You start your day by helping your child get ready, ensuring they've brushed their teeth, done their hair and making sure their bag has everything they need for school. A simple checklist, right? Not for a child with ADHD. If you leave them to their own devices, half of these tasks won't get done (and often several more problematic things may happen instead). So, you’re there, supervising, checking and rechecking, making sure you’re not forgetting anything.
Throughout the day, you might get calls or messages from school about forgotten homework, missed assignments, or behavioral issues. I can’t remember the number of times I’ve been pulled aside at pick up to be told my child has had a “bad day”; they’ve been calling out, not listening, not sitting still, or playing too roughly with others. Not to mention the incident forms I have to fill in when they’ve fallen over, bumped into another child, fallen out of a tree that they shouldn’t have been climbing. I could wallpaper my entire downstairs with those.
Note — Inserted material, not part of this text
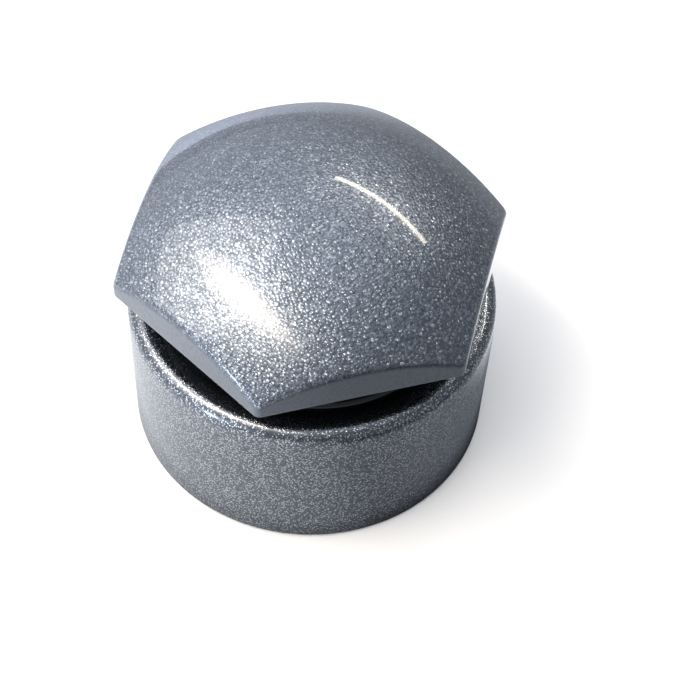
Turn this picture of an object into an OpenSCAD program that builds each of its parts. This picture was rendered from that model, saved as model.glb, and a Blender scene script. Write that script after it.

When your child is home, it's more of the same—constant reminders to do their chores, finish their homework, and even to take breaks and rest. Without these nudges, things just don't get done.
Every outing, every social interaction, requires your full attention. At the park, you have to be vigilant because your child might suddenly decide to climb a too-high tree or run off without warning. During playdates, you need to step in more often than other parents to help your child navigate social cues and conflicts.
The Emotional Toll
It's not just the logistics; it's the emotional labor too. children often struggle with frustration, low self-esteem, and the aftermath of impulsive actions. We as parents have to be their emotional anchor, helping them navigate these intense feelings and teaching them coping strategies, as well as constantly fighting their corner and trying to explain to other parents and school staff that our children aren’t “naughty” or “rude”, they just lack inhibition. This emotional work is draining, and there are days when you likely feel like you have nothing left to give.
Finding Balance
Balancing your own needs with your child's can feel impossible. Self-care is crucial, but it often feels like a luxury you can't afford. Remind yourself to take small breaks, to ask for help from friends and family and to find moments of joy in the chaos. Celebrating small victories, like a day with fewer reminders or a successful social interaction, will help keep you going.
Support Systems
Try to connect with other parents of children with ADHD. Sharing experiences, tips, and just knowing that someone else truly understands what you're going through can make a world of difference. It's a reminder that we're not alone in this journey.
Conclusion
Being the frontal lobe for your child with ADHD is a demanding, relentless job. It's a role that requires patience, love, and resilience. While it's exhausting and often thankless, it's also incredibly important. We are helping our children navigate a world that isn't designed for their unique brains, and in doing so, we are teaching them the skills they need to thrive.
So to all the parents out there playing the role of the frontal lobe—you're doing an amazing job. It's okay to feel tired and overwhelmed. Remember to take care of yourself, seek support, and celebrate the small wins. We're in this together.